The Jakarta Post (17/9/2010)mencatat bahwa hubungan “mesra” antara India dan Indonesia pernah terjadi separuh abad silam, ketika Presiden Soekarno dan Pandit Jawaharlal Nehru menginisiasi Kongres Asia-Afrika di Bandung.
Namun, seiring perkembangan politik internasional, hubungan tersebut lepas begitu saja, terutama setelah Indonesia mengalihkan layarnya pasca-1966. Secara politik, Nehru memang condong pada sosialisme yang tidak disenangi oleh Soeharto.
Baru setelah Soeharto jatuh, India kembali dilirik untuk menjadi sasaran kerjasama. Apalagi, setelah perekonomian India meroket dan menjadi salah satu kekuatan ekonomi-politik di Asia.
Satu hal yang cukup dilirik di India adalah pendidikan. Salah satu rahasia perkembangan ekonomi yang pesat di negeri ini ialah ketekunan di bidang pendidikan.
Memang, tak mudah mengelola pendidikan di negeri yang dihuni oleh lebih dari 1 milyar orang ini. Dari segi kuantitas, mungkin masih ada problem aksesibilitas warga miskin yang jumlahnya lebih dari 30% dari total populasi.

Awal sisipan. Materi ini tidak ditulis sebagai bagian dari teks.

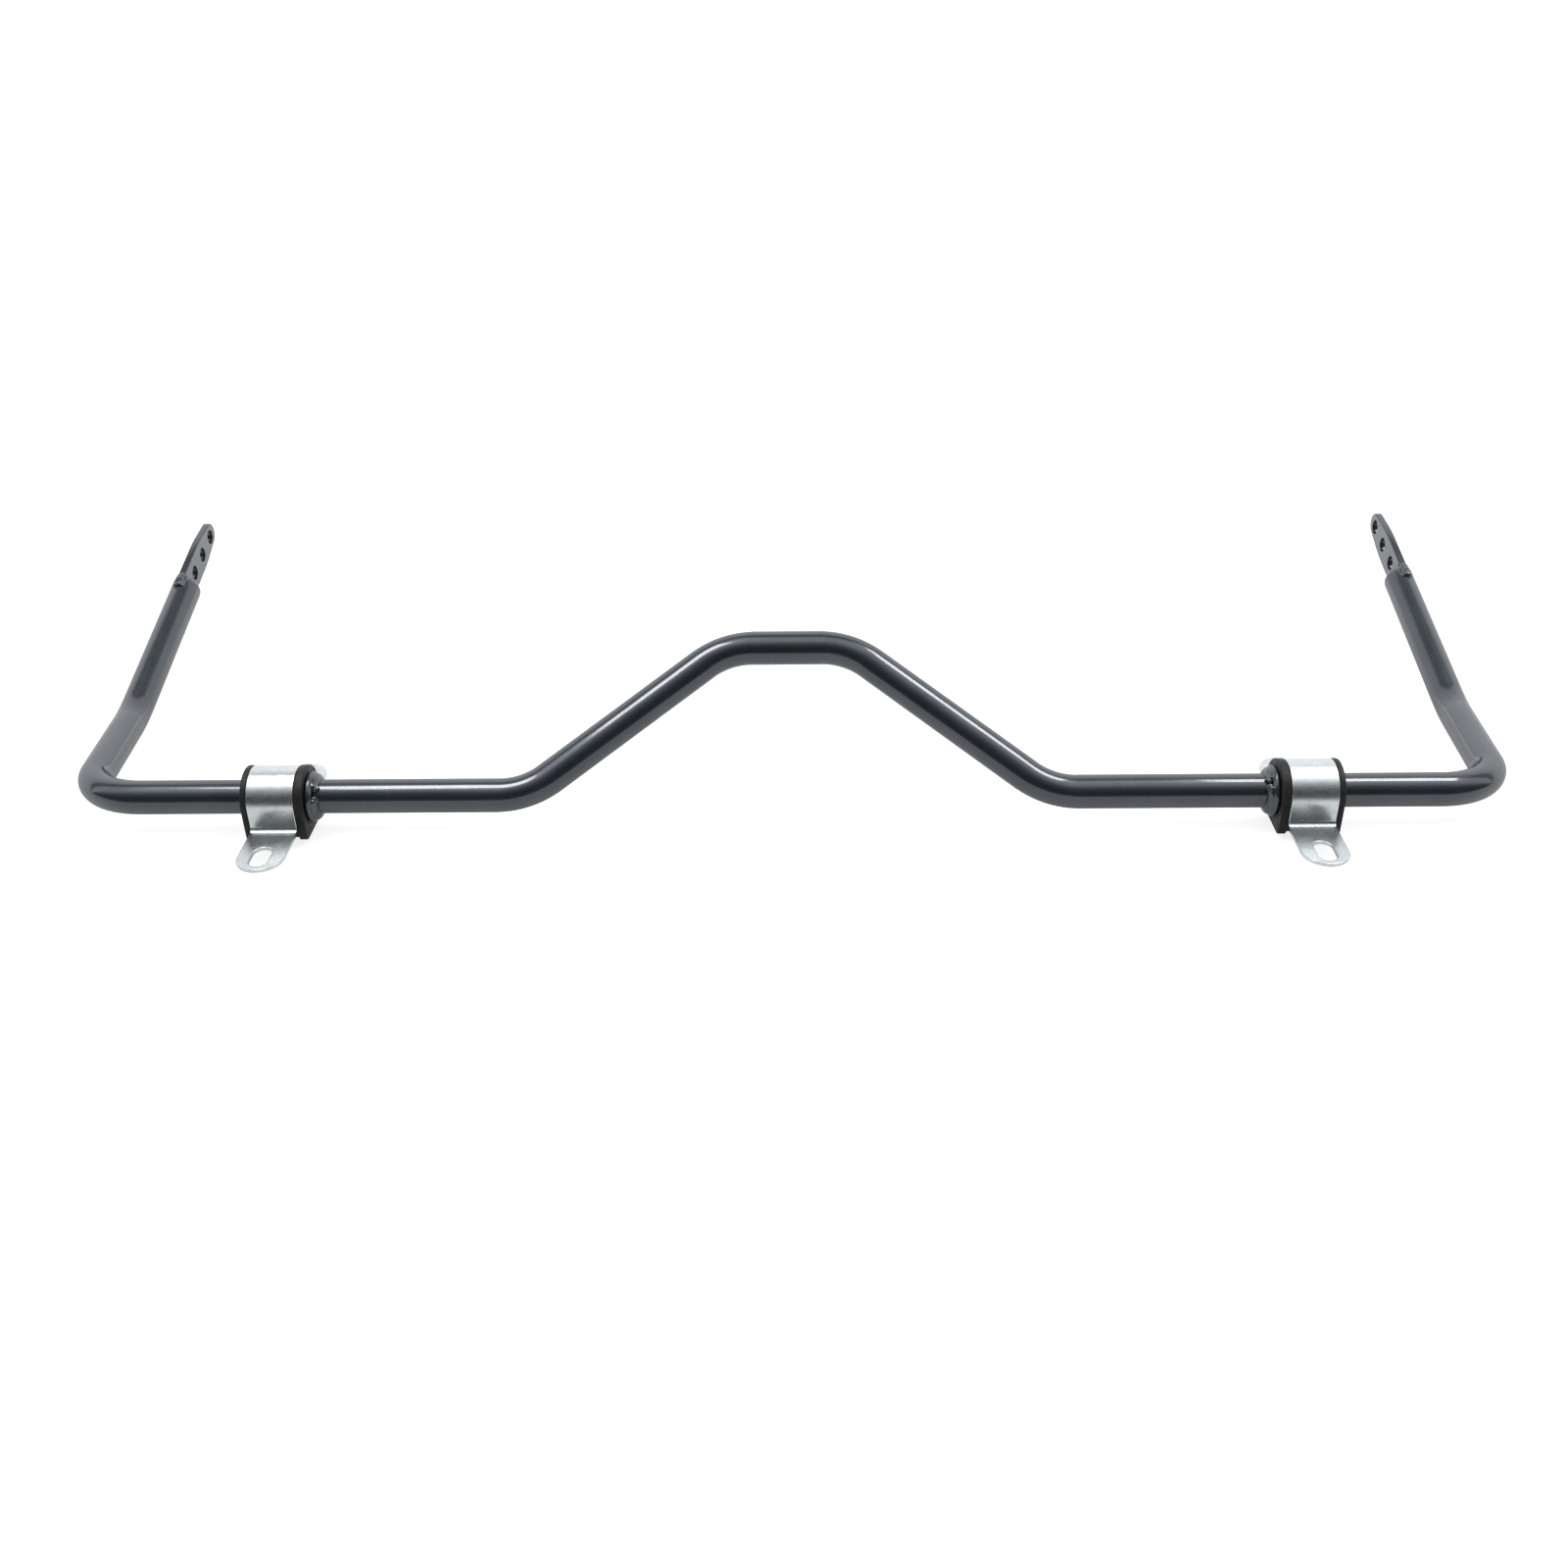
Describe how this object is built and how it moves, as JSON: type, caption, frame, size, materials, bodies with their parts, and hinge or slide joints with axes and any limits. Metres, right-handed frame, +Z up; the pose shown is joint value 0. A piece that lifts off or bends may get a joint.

Tapi, dari segi kualitas, agaknya kita perlu belajar lebih banyak. Sanat Kaul (2006) dalam working papernya menunjukkan bahwa India dikenal luas sebagai salah satu negara yang terkemuka dalam technical manpower.
Untuk menjaga pemenuhan kebutuhan sumber daya manusia tersebut, India sangat menekankan subsidi yang besar untuk bidang pendidikan. Wajar jika kemudian biaya pendidikan murah.
Di samping itu, menurut Gonda Yumitro (Sinar Harapan, 21/6), keberanian melakukan internasionalisasi tanpa harus tergantung kepada kekuatan lain (baca: AS) membuat India mampu menjadikan pendidikan sebagai wahana pendukung industrialisasi.
Berkaca pada pertimbangan tersebut, sudah saatnya kerjasama yang lebih erat dibangun antara Indonesia dan India. Kerjasama ini, saya kira, tidak hanya terjadi antara government to government, tetapi juga society to society.
Dalam konteks ini, kerjasama pendidikan bisa menjadi sarana untuk memperluas kajian mengenai Asia Selatan, khususnya India, sehingga rahasia kesuksesan India sebagai salah satu kekuatan baru dalam pentas ekonomi dunia dapat dikuak.
Namun, berbagai hambatan politik dan budaya masih menghalangi kerjasama yang lebih erat antara dua negara ini.
Persoalan budaya sering disinyalir menjadi problem atas keengganan negara membuka kerjasamanya di bidang pendidikan. Ini mungkin disebabkan oleh informasi yang kurang dari masyarakat Indonesia tentang India.
Jika hambatan-hambatan ini masih ada, awal kerjasama tersebut bisa dimulai dari informasi. Kini adalah era informasi yang mendobrak batas-batas formalitas hubungan antarnegara. Artinya, kerjasama dapat dilakukan secara lebih informal.
Dengan demikian, ada secercah harapan untuk lebih melirik Asia Selatan sebagai tujuan kerjasama pendidikan. Bisakah tantangan ini kita jawab bersama? Semoga.
*) Mahasiswa Ilmu Hubungan Internasional, Fisipol, UGM.